• Given information:
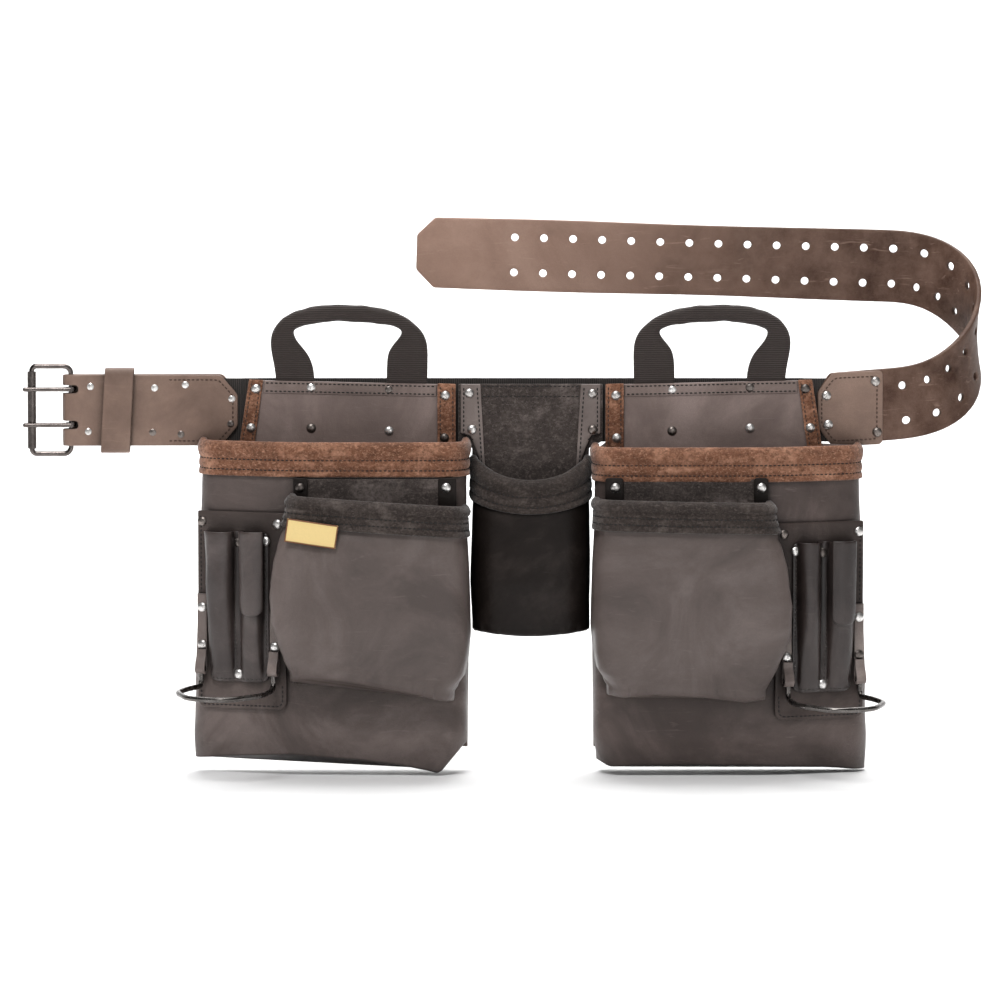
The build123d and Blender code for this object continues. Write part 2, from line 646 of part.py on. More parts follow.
def make_centre():
    panel = [(-63.5, 23.5), (63.5, 23.5), (63.5, -27), (51.5, -33), (50.0, -195), (-50.0, -195),
             (-51.5, -33), (-63.5, -27)]
    keep("centre_back_panel", outline_plate(panel, YOKE_BACK, LEATHER + 0.2))
    for name, sign in (("left", -1), ("right", 1)):
        strip = [(sign * 61.5, 23.5), (sign * 44.0, 23.5), (sign * 39.5, -60.0), (sign * 44.5, -60.0),
                 (sign * 45.2, -42.0), (sign * 53.0, -22.0), (sign * 61.5, -20.0)]
        keep(f"centre_{name}_strip", outline_plate(strip, STRIP_BACK, SUEDE))
    places = [(-54.0, 15.5), (-51.5, -16.6), (54.4, 15.2), (54.6, -16.6)]
    keep("centre_rivets", group(rivet_row(places, STRIP_BACK - SUEDE)))
    pocket_room = Pos(0, -60, POCKET_DIP + DIP_RADIUS) * Rot(90, 0, 0)
    pocket = pouch_body(centre_section, CENTRE_LEVELS)
    keep("centre_pocket", pocket - pocket_room * Cylinder(DIP_RADIUS, 120))
    binding = loft_levels(centre_section, CENTRE_LEVELS, grow=SUEDE)
    binding -= loft_levels(centre_section, clip_levels(CENTRE_LEVELS, -30, -200), grow=SKIN_GAP,
                           open_back=True)
    binding &= pocket_room * Cylinder(DIP_RADIUS + BINDING_HEIGHT - 2, 120)
    keep("centre_binding", binding - pocket_room * Cylinder(DIP_RADIUS, 120))


def make_label():
    """Small blank folded tag sewn into the seam under the left front pouch's binding."""
    middle = (-191.0, -101.0, -99.0)
    keep("label_tag", Pos(*middle) * Rot(0, 8, 0) * Rot(0, 0, -4) * Box(45.0, 1.2, 20.5))


def main():
    make_core()
    make_billet()
    make_buckle()
    make_keeper()
    make_tongue()
    make_centre()
    make_label()
    for side in ("left", "right"):
        make_back_leather(side)
        make_handle(side)
        make_main_pouch(side)
        make_front_pouch(side)
        heads = mirrored(group(make_front_lining(side)), side).solids()
        heads += on_patch(group(make_patch(side) + make_hammer_loop(side)), side).solids()
        keep(f"{side}_pouch_rivets", group(heads))
    os.makedirs("parts", exist_ok=True)
    for name, shape in parts.items():
        export_step(shape, f"parts/{name}.step")
    print(len(parts), "nodes written")


main()
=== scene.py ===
import json
import math

import bmesh
import bpy
import numpy as np
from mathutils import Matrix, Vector, noise
from mathutils.geometry import delaunay_2d_cdt


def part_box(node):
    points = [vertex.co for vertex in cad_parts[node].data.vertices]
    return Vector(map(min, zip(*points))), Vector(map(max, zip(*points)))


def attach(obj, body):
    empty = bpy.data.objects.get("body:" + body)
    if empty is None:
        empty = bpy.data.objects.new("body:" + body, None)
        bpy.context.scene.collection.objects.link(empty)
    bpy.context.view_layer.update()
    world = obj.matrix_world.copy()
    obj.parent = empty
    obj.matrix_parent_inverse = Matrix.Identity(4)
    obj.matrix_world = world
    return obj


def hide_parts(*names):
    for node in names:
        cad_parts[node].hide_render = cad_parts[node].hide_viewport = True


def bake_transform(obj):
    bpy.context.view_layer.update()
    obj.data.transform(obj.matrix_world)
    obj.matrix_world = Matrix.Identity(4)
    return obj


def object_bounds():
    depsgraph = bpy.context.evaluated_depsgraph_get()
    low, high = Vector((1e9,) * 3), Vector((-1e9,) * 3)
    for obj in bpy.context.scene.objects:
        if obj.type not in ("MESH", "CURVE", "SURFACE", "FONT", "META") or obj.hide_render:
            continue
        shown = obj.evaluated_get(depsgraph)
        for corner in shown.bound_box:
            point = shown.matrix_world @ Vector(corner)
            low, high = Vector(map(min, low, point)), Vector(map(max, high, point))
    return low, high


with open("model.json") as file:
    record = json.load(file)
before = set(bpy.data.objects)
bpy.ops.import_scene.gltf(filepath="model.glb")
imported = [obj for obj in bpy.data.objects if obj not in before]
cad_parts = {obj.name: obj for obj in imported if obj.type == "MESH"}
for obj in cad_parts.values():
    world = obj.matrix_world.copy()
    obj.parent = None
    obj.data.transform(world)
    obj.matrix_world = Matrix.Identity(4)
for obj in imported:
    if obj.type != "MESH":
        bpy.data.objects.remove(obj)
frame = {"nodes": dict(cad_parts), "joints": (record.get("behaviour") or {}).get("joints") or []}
CAD_BOUNDS = [list(map(float, corner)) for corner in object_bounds()]

# The looks of a leather tool belt. +X runs along the belt, +Y towards the wearer, +Z up.
# Lengths are in millimetres here and become metres when a piece is made. Bags are drawn at +X,
# with u as the distance from the middle, and mirrored for the left one.

ROOT = "bags_and_belt"
SIDES = ("left", "right")


def low(node):
    return np.array(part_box(node)[0]) * 1000


def high(node):
    return np.array(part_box(node)[1]) * 1000


# ---- Camera, floor and light ----

VIEW_WIDTH = 0.882
CAMERA_DISTANCE = 7.0
CAMERA_ELEVATION = math.radians(6.0)
AIM = Vector((-0.0269, 0.0, -0.0802))
SENSOR = 36.0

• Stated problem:
In the listing above, locate the line containing "heads = mirrored(group(make_front_lining(side)), side).solids()" and the line containing "points = [vertex.co". Extract those two lines and every line between them, exactly as written, and only those.

• Full solution:
        heads = mirrored(group(make_front_lining(side)), side).solids()
        heads += on_patch(group(make_patch(side) + make_hammer_loop(side)), side).solids()
        keep(f"{side}_pouch_rivets", group(heads))
    os.makedirs("parts", exist_ok=True)
    for name, shape in parts.items():
        export_step(shape, f"parts/{name}.step")
    print(len(parts), "nodes written")


main()
=== scene.py ===
import json
import math

import bmesh
import bpy
import numpy as np
from mathutils import Matrix, Vector, noise
from mathutils.geometry import delaunay_2d_cdt


def part_box(node):
    points = [vertex.co for vertex in cad_parts[node].data.vertices]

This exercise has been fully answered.